You should use append to add to the list. But also here are few code tips:

I would use dict.setdefault or defaultdict to avoid having to specify the empty list in the dictionary definition.

If you use prev to to filter out duplicated values you can simplfy the code using groupby from itertools Your code with the amendments looks as follows:

import itertools
def make_drug_dictionary(data):
    drug_dictionary = {}
    for key, row in itertools.groupby(data, lambda x: x[11]):
        drug_dictionary.setdefault(key,[]).append(row[?])
    return drug_dictionary

If you don't know how groupby works just check this example:

>>> list(key for key, val in itertools.groupby('aaabbccddeefaa'))
['a', 'b', 'c', 'd', 'e', 'f', 'a']
4

It sounds as if you are trying to setup a list of lists as each value in the dictionary. Your initial value for each drug in the dict is []. So assuming that you have list1 that you want to append to the list for 'MORPHINE' you should do:

drug_dictionary['MORPHINE'].append(list1)

You can then access the various lists in the way that you want as drug_dictionary['MORPHINE'][0] etc.

To traverse the lists stored against key you would do:

for listx in drug_dictionary['MORPHINE'] :
  do stuff on listx
3

To append entries to the table:

for row in data:
    name = ???     # figure out the name of the drug
    number = ???   # figure out the number you want to append
    drug_dictionary[name].append(number)

To loop through the data:

for name, numbers in drug_dictionary.items():
    print name, numbers
1

how do i append a number into the drug_dictionary?

Do you wish to add "a number" or a set of values?

I use dictionaries to build associative arrays and lookup tables quite a bit.

Since python is so good at handling strings, I often use a string and add the values into a dict as a comma separated string

drug_dictionary = {} 

drug_dictionary={'MORPHINE':'',
         'OXYCODONE':'',
         'OXYMORPHONE':'',
         'METHADONE':'',
         'BUPRENORPHINE':'',
         'HYDROMORPHONE':'',
         'CODEINE':'',
         'HYDROCODONE':''}


drug_to_update = 'MORPHINE'

try: 
   oldvalue = drug_dictionary[drug_to_update] 
except: 
   oldvalue = ''

# to increment a value

   try: 
      newval = int(oldval) 
      newval += 1
   except: 
      newval = 1 


   drug_dictionary[drug_to_update] = "%s" % newval

# to append a value  

   try: 
      newval = int(oldval) 
      newval += 1
   except: 
      newval = 1 


   drug_dictionary[drug_to_update] = "%s,%s" % (oldval,newval) 

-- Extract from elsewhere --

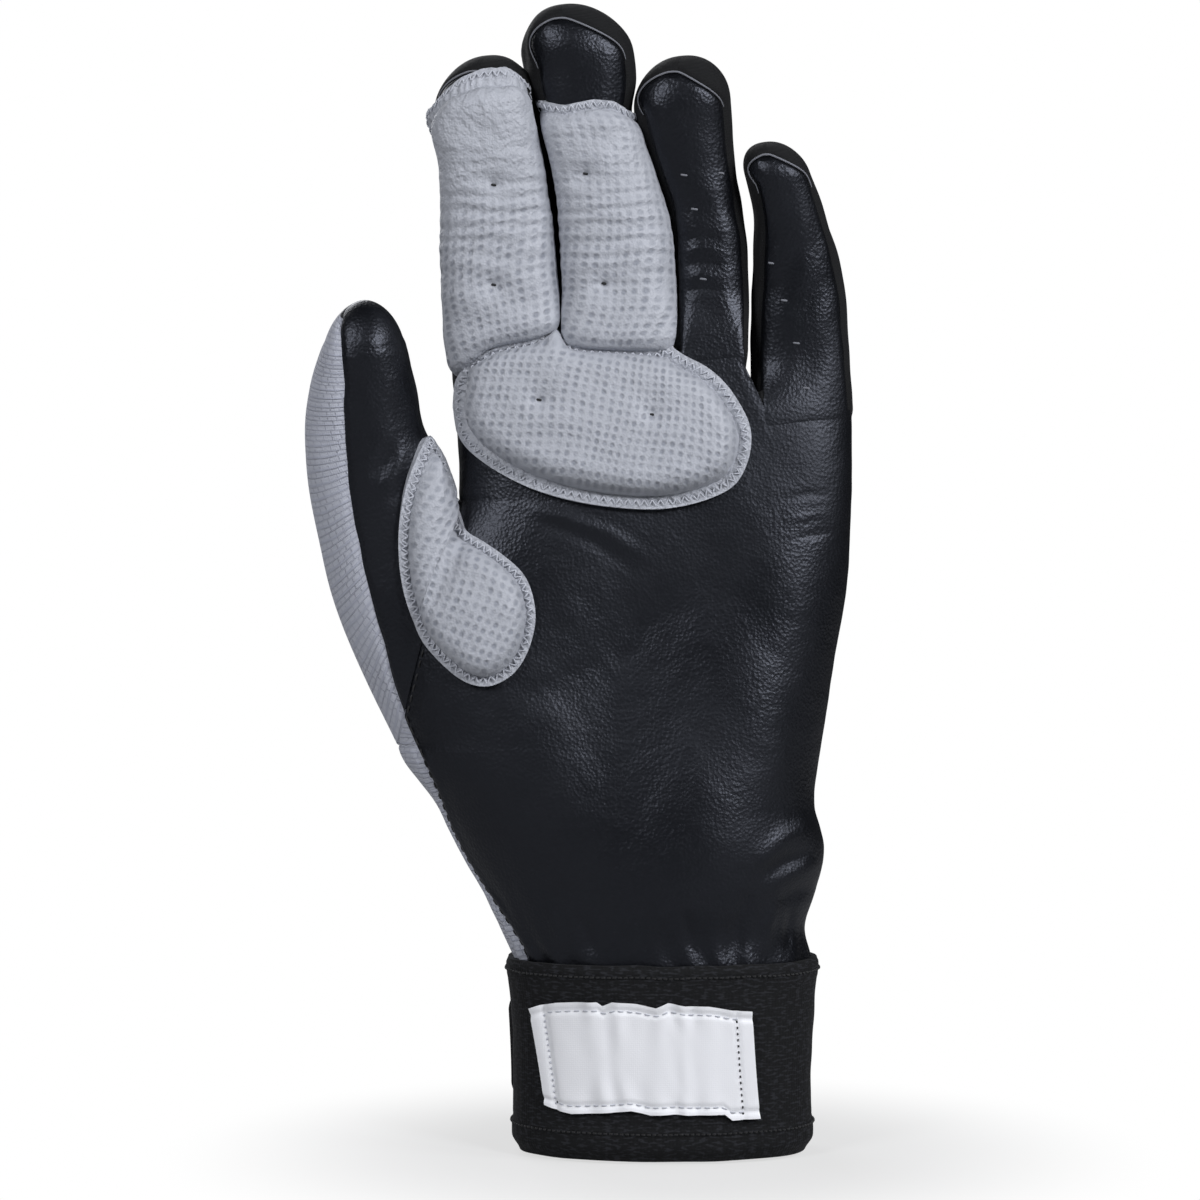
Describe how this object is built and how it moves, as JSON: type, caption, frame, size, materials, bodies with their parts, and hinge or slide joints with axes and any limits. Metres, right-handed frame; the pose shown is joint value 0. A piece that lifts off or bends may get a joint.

The Append method allows for storing a list of values but leaves you will a trailing comma

which you can remove with

drug_dictionary[drug_to_update][:-1]

the result of the appending the values as a string means that you can append lists of values as you need too and

print "'%s':'%s'" % ( drug_to_update, drug_dictionary[drug_to_update]) 

can return

'MORPHINE':'10,5,7,42,12,'
1
vowels = ("a","e","i","o","u") #create a list of vowels  
my_str = ("this is my dog and a cat") # sample string to get the vowel count
count = {}.fromkeys(vowels,0) #create dict initializing the count to each vowel to 0                                                                    
for char in my_str :  
    if char in count:  
       count[char] += 1  

print(count)  
  • 1
    I hope you understand it better – Gunjan Thareja Aug 6 '17 at 19:43
1

If you want to append to the lists of each key inside a dictionary, you can append new values to them using + operator (tested in Python 3.7):

mydict = {'a':[], 'b':[]}
print(mydict)
mydict['a'] += [1,3]
mydict['b'] += [4,6]
print(mydict)
mydict['a'] += [2,8]
print(mydict)

and the output:

{'a': [], 'b': []}
{'a': [1, 3], 'b': [4, 6]}
{'a': [1, 3, 2, 8], 'b': [4, 6]}

mydict['a'].extend([1,3]) will do the job same as + without creating a new list (efficient way).